Someone is making noise about flamethrowers. I say, “What’s that?” And Charlene says, “Cigarettes with smack sprinkles. These people have everything,” as she heads downstairs. “And I won’t forget Siobhan, get out of here.”
? ? ?
The walk from the party house to my car is completely silent except for Arif groaning and thanking me. The drive to his house is silent except for the voice of my GPS lady taking us into the stratosphere of Bel Air. I am hyperaware of Dylan sitting next to me, of the proximity of his elbow, but he might as well be a crash dummy.

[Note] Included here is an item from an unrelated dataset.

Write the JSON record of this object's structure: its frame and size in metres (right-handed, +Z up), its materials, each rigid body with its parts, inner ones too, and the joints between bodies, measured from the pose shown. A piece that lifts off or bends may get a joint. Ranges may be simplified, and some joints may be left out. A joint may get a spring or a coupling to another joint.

Arif’s house is a giant concrete fortress, built into a hillside, looking out at the city. We are at the gated end of a long driveway flanked by rows of conical trees.
I say, “It’s so modern.”
Dylan, slightly slurred, says, “You were expecting minarets?”
Arif moans for Dylan to shut up, and rests his head against the window.
Dylan says, “Reef, where’s your key?”
“Didn’t need it,” Arif says. “My car opens the gate.”
There is a very serious fence. “Great security,” I say.
“Just buzz,” Arif says.
Just buzzing doesn’ t seem like that great an alternative. I have a vision of my dad’s face if some unknown person in an ancient Volvo unloaded me in that kind of shape, but I can’t think of any other way to get Arif into his house.
I punch the buzzer, the shortest buzz humanly possible, and drive in as the gate swings open.
Arif’s dad is at the front door in pajamas and a striped bathrobe. He looks upset, but not homicidal. This is good. I don’t want to be responsible for Arif being the object of parental rage.
Dylan does the drunk equivalent of helping Arif exit the backseat, and I sit there feeling useless and still worried I’m about to witness Arif getting creamed.
But his dad, fumbling around with his glasses, just kind of hugs him and looks concerned as Arif tells him about the bad nachos.
And then Arif’s dad says to Dylan, “Have you been drinking, D.K.?”
Dylan says, “Not Arif. He’s sick.”
“I can see that,” Arif’s dad says. “What about you?”
“I have a designated driver,” Dylan says. “I’ll be fine. She’s driving me home.”
Arif’s dad peers in at me. He says to Dylan, “There’s a young lady in that car.”
Mr. Saad leans down toward me. “I’d be happy to drive both of you, and you could come get your car in the morning.” He pushes his glasses along the bridge of his nose, as if he’s trying to get a better look at me. “Or Mrs. Saad could drive you.”
Mr. Saad looks approximately as happy as my dad would be with the idea of me driving a drunk guy around in the middle of the night. The Saads and my dad and the Donnellys are no doubt all in a secret support group for the militantly overprotective. But the last thing in the world I want to have happen—just before being struck by giant bolts of lightning—is to lose the opportunity to be alone with Dylan.
I say, “Thank you so much, but I told my dad I needed to drop two friends off”—lie, lie, lie, even Arif seems to be jolted out of his nauseated, half-dead state by my creativity—“so I’ll be fine. But thank you. That’s very nice of you.”